Or, If You’re Planning to Drive in Italy, Be More Prepared Than I Was
The first thing you should know is that Italian time is stretchy.
When the attendant says the train will take an hour, it will actually be there in 90 minutes. When when a driver say he will get you there by lunch, expect to arrive mid-afternoon.
Your connecting bus, however, will leave on time or possibly before. In my case, there was not another bus to my destination before Monday, when the festival I’d come halfway across the world for would be over.
This is how I came to hire a car, and to drive, in Italy.
I suppose there are worse places to traverse unfamiliar and potholed roads but amid Italy’s famously poor drivers, my driving skills, patience, perseverence and nerve were tested in equal measure.
Weaving through erratic traffic in the Sicilian capital of Palermo, the hire-car saleswoman takes not one but three mobile phone calls. I watch in horror as one lane of traffic turns into three then back into one as we approach a narrow bridge. As if to acknowledge this practice, civil engineers don’t even bother painting lane markings outside the city centre.
I ask the saleswoman to explain the road rules. She smiles enigmatically and says: “You will soon see.”
All I have to do is take the main highway, or autostrada, out of Palermo towards the east coast, then the major inland highway south, later climbing into the mountains to my destination: The ancient city of Caltagirone. Easy.
May the Saints Watch Over You
I came to Sicily for the annual La Scala Infiorata, the Flower Festival of Caltagirone, when the hill city famed for its ceramics is lit with candles and stunning floral arrangements. The centerpiece is a 142-step staircase leading to a ludicrously beautiful church, where each step has a hand-painted story from the town’s rich history. It is one of those bucket list things and I had already traveled two days to get here. I was not about to give up just because I missed one bus.

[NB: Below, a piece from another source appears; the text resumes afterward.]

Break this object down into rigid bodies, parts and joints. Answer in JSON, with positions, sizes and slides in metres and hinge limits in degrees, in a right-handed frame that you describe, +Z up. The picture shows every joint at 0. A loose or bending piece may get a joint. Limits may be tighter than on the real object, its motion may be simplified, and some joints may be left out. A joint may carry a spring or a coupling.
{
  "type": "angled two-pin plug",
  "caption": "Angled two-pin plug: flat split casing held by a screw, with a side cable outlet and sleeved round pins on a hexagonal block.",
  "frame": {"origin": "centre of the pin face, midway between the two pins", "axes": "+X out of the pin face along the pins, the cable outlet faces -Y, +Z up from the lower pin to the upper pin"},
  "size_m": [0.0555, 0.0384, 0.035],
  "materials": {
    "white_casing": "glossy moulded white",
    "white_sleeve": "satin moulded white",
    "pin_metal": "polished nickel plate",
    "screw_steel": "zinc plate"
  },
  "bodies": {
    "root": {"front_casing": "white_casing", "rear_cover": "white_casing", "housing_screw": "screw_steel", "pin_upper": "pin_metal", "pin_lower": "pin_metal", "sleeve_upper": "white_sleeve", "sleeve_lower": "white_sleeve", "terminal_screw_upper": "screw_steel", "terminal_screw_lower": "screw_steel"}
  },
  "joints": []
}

In the cities, Italians use their horns instead of indicators. A honk could mean “I’m here, don’t run into me,” “You cut me off,” or “Hello, local fishmonger, I hope you’re well.” Yet, despite the 7.9 road deaths per 100,000 population, there are surprisingly few roadside memorials and no billboards telling drivers to slow down, buckle up or drive responsibly. In fact, the autostrada has a speed limit of 80mph, and even this is widely ignored.
By the time I get out of the capital, it is nearly dark. The prospect of driving unfamiliar mountain roads does not fill me with joy. The thought of wasting a prepaid $55-a-night hotel (about $85) haunts me more.
Surprisingly, Sicily’s main highway is in pretty good shape and the sheer speed of the traffic dictates that drivers must follow at least some of the road rules. Indicating your intentions is now a widespread practice (though still optional, it would seem.) Parts of the road are patchy, particularly in the mountains, and there are some scary tunnels in which the road leans inwards, and where you don’t want to be sharing the road with a truck. Overall, it’s a pretty smooth ride on the A19.
Around 10pm, I’m still driving, and I’m beginning to realise why people in Palermo looked at me strangely when I said I was going to Caltagirone. At 11pm, thanks to excellent directions from the attendant at a gas station that also had a stand-up bar for drivers, I arrive in the city. However, I have just the address for my hotel and no phone number. Yes, I am that disorganised. Well, I reckoned, it’s a town of 40,000 people. How hard could it be to find?
Saved By the Good Samaritan
Caltagirone is 4000 years old. In the centre, there is the old town and the new town, though new town is a misnomer, given that much of it was built in the years after an earthquake in 1693.
It is called the terracotta city for its famous Arab-influenced ceramics and almost everything in the mountain town is made of ceramic, including the roads which are steep, narrow and slippery. And by narrow, I mean under 5ft. Thank goodness I hired the tiny Smart Car.
These lanes wind through the city, lined haphazardly by buildings. You think you’re headed west but a moment later, the road turns 180-degrees and spills down a hillside. Now you are lost in both latitude and elevation.
Sometime after midnight, I give up. I’m hopelessy lost, tired and weary.
I park in some poor guy’s driveway with a view to having a cry and possibly a wholesale breakdown. I had just begun to get up the ugly cry when two houses down, I see a light and an open doorway. I get out and peer inside.
There, in the lamplight, like an angel fresco from one of the hundred churches in town, is my saviour Johan, working late at his desk. I sniffle, hand him my hotel address on a crumpled Post-It Note and ask him in broken Italian for directions.
He says “five minutes.”
I say: “Oh, it’s five minutes away? Good, which way?”
He shakes his head. “You wait, five minutes. For me.”
I watch with guilt as this generous stranger shuts his laptop, locks up his dog, puts his dinner back in the fridge, then gets into his car and leads me and my tiny car, Italian Job-style, through an awe-inspiringly complicated network of narrow cobblestone lanes to my hotel, where I have no memory of checking in, showering or crawling into bed.
The next morning, I buy the biggest bunch of flowers he would ever see and ask the florist to deliver them that afternoon.